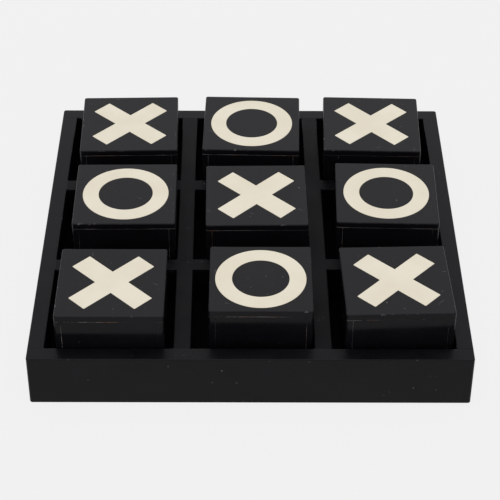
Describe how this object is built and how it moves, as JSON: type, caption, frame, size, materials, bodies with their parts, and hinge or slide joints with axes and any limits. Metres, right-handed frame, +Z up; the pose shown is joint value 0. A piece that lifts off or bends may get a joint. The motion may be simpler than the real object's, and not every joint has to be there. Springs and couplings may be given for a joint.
{
  "type": "tic tac toe set",
  "caption": "Square black tray with a grid of pockets and loose square blocks in them, each with an inlaid cream cross or ring flush in its black top.",
  "frame": {"origin": "middle of the tray's underside, on the surface that it stands on", "axes": "+Z up, through the short way of the set; the front edge of the tray faces -Y, +X is to its right"},
  "size_m": [0.2, 0.2, 0.0435],
  "materials": {
    "tray_resin": "black resin sheet, satin polish, hand rubbed",
    "block_resin": "black resin sheet, tops sanded to a fine haze, sides polished",
    "inlay_resin": "cream resin with a faint bone-like mottle, sanded flush",
    "painted_board": "fibreboard painted matt black",
    "core_board": "bare medium-density fibreboard, hidden",
    "black_felt": "thin black felt"
  },
  "bodies": {
    "tray": {"rim_front": "tray_resin", "rim_back": "tray_resin", "rim_left": "tray_resin", "rim_right": "tray_resin", "bottom_panel": "painted_board", "underside_felt": "black_felt", "divider_long_left": "tray_resin", "divider_long_right": "tray_resin", "divider_short_back_left": "tray_resin", "divider_short_back_centre": "tray_resin", "divider_short_back_right": "tray_resin", "divider_short_front_left": "tray_resin", "divider_short_front_centre": "tray_resin", "divider_short_front_right": "tray_resin"},
    "block_back_left": {"block_back_left_felt_pad": "black_felt", "block_back_left_core": "core_board", "block_back_left_side_sheets": "block_resin", "block_back_left_top_slab": "block_resin", "block_back_left_cross_inlay": "inlay_resin"},
    "block_back_centre": {"block_back_centre_felt_pad": "black_felt", "block_back_centre_core": "core_board", "block_back_centre_side_sheets": "block_resin", "block_back_centre_top_slab": "block_resin", "block_back_centre_ring_inlay": "inlay_resin"},
    "block_back_right": {"block_back_right_felt_pad": "black_felt", "block_back_right_core": "core_board", "block_back_right_side_sheets": "block_resin", "block_back_right_top_slab": "block_resin", "block_back_right_cross_inlay": "inlay_resin"},
    "block_middle_left": {"block_middle_left_felt_pad": "black_felt", "block_middle_left_core": "core_board", "block_middle_left_side_sheets": "block_resin", "block_middle_left_top_slab": "block_resin", "block_middle_left_ring_inlay": "inlay_resin"},
    "block_middle_centre": {"block_middle_centre_felt_pad": "black_felt", "block_middle_centre_core": "core_board", "block_middle_centre_side_sheets": "block_resin", "block_middle_centre_top_slab": "block_resin", "block_middle_centre_cross_inlay": "inlay_resin"},
    "block_middle_right": {"block_middle_right_felt_pad": "black_felt", "block_middle_right_core": "core_board", "block_middle_right_side_sheets": "block_resin", "block_middle_right_top_slab": "block_resin", "block_middle_right_ring_inlay": "inlay_resin"},
    "block_front_left": {"block_front_left_felt_pad": "black_felt", "block_front_left_core": "core_board", "block_front_left_side_sheets": "block_resin", "block_front_left_top_slab": "block_resin", "block_front_left_cross_inlay": "inlay_resin"},
    "block_front_centre": {"block_front_centre_felt_pad": "black_felt", "block_front_centre_core": "core_board", "block_front_centre_side_sheets": "block_resin", "block_front_centre_top_slab": "block_resin", "block_front_centre_ring_inlay": "inlay_resin"},
    "block_front_right": {"block_front_right_felt_pad": "black_felt", "block_front_right_core": "core_board", "block_front_right_side_sheets": "block_resin", "block_front_right_top_slab": "block_resin", "block_front_right_cross_inlay": "inlay_resin"}
  },
  "joints": [
    {"name": "lift_back_left", "type": "slide", "parent": "tray", "child": "block_back_left", "axis": [0, 0, 1], "range_m": [0, 0.04]},
    {"name": "lift_back_centre", "type": "slide", "parent": "tray", "child": "block_back_centre", "axis": [0, 0, 1], "range_m": [0, 0.04]},
    {"name": "lift_back_right", "type": "slide", "parent": "tray", "child": "block_back_right", "axis": [0, 0, 1], "range_m": [0, 0.04]},
    {"name": "lift_middle_left", "type": "slide", "parent": "tray", "child": "block_middle_left", "axis": [0, 0, 1], "range_m": [0, 0.04]},
    {"name": "lift_middle_centre", "type": "slide", "parent": "tray", "child": "block_middle_centre", "axis": [0, 0, 1], "range_m": [0, 0.04]},
    {"name": "lift_middle_right", "type": "slide", "parent": "tray", "child": "block_middle_right", "axis": [0, 0, 1], "range_m": [0, 0.04]},
    {"name": "lift_front_left", "type": "slide", "parent": "tray", "child": "block_front_left", "axis": [0, 0, 1], "range_m": [0, 0.04]},
    {"name": "lift_front_centre", "type": "slide", "parent": "tray", "child": "block_front_centre", "axis": [0, 0, 1], "range_m": [0, 0.04]},
    {"name": "lift_front_right", "type": "slide", "parent": "tray", "child": "block_front_right", "axis": [0, 0, 1], "range_m": [0, 0.04]}
  ]
}
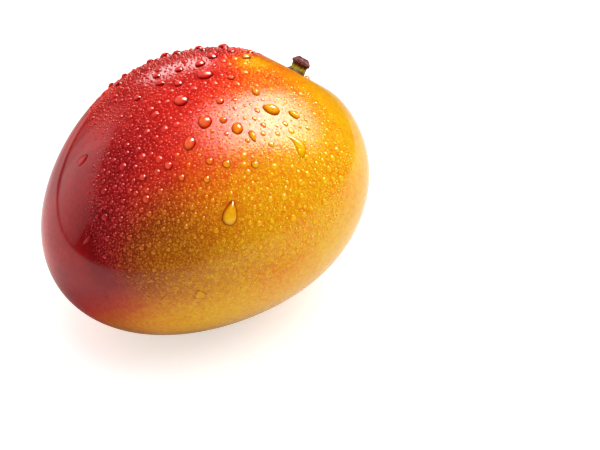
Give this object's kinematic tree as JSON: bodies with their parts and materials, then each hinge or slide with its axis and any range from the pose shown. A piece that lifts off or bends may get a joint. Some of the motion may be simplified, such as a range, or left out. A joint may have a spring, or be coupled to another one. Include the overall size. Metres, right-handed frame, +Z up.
{
  "type": "mango",
  "caption": "Whole ripe mango, crimson to golden, lying on its side with the stub of its stem and drops of water standing on its glossy skin.",
  "frame": {"origin": "middle of the bottom of the bounding box, on the surface that the fruit lies on", "axes": "+X along the fruit's long axis towards the stem end, +Z up, +Y completes a right-handed frame"},
  "size_m": [0.1206, 0.1012, 0.0943],
  "materials": {
    "skin": "waxy glossy mango skin, crimson over the apex end and top, orange to golden yellow towards the stem, fine pale dots, wet",
    "stem": "dry green-brown stalk stub with a mauve-brown knobbly scar",
    "water": "clear drops of water on the skin"
  },
  "bodies": {
    "root": {"fruit": "skin", "stem": "stem"}
  },
  "joints": []
}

**Directions:** Check the data for the word "each" and pull out the lines that have it.

**Task result:**
  "caption": "Square black tray with a grid of pockets and loose square blocks in them, each with an inlaid cream cross or ring flush in its black top.",
Give this object's kinematic tree as JSON: bodies with their parts and materials, then each hinge or slide with its axis and any range from the pose shown. A piece that lifts off or bends may get a joint. Some of the motion may be simplified, such as a range, or left out. A joint may have a spring, or be coupled to another one. Include the overall size. Metres, right-handed frame, +Z up.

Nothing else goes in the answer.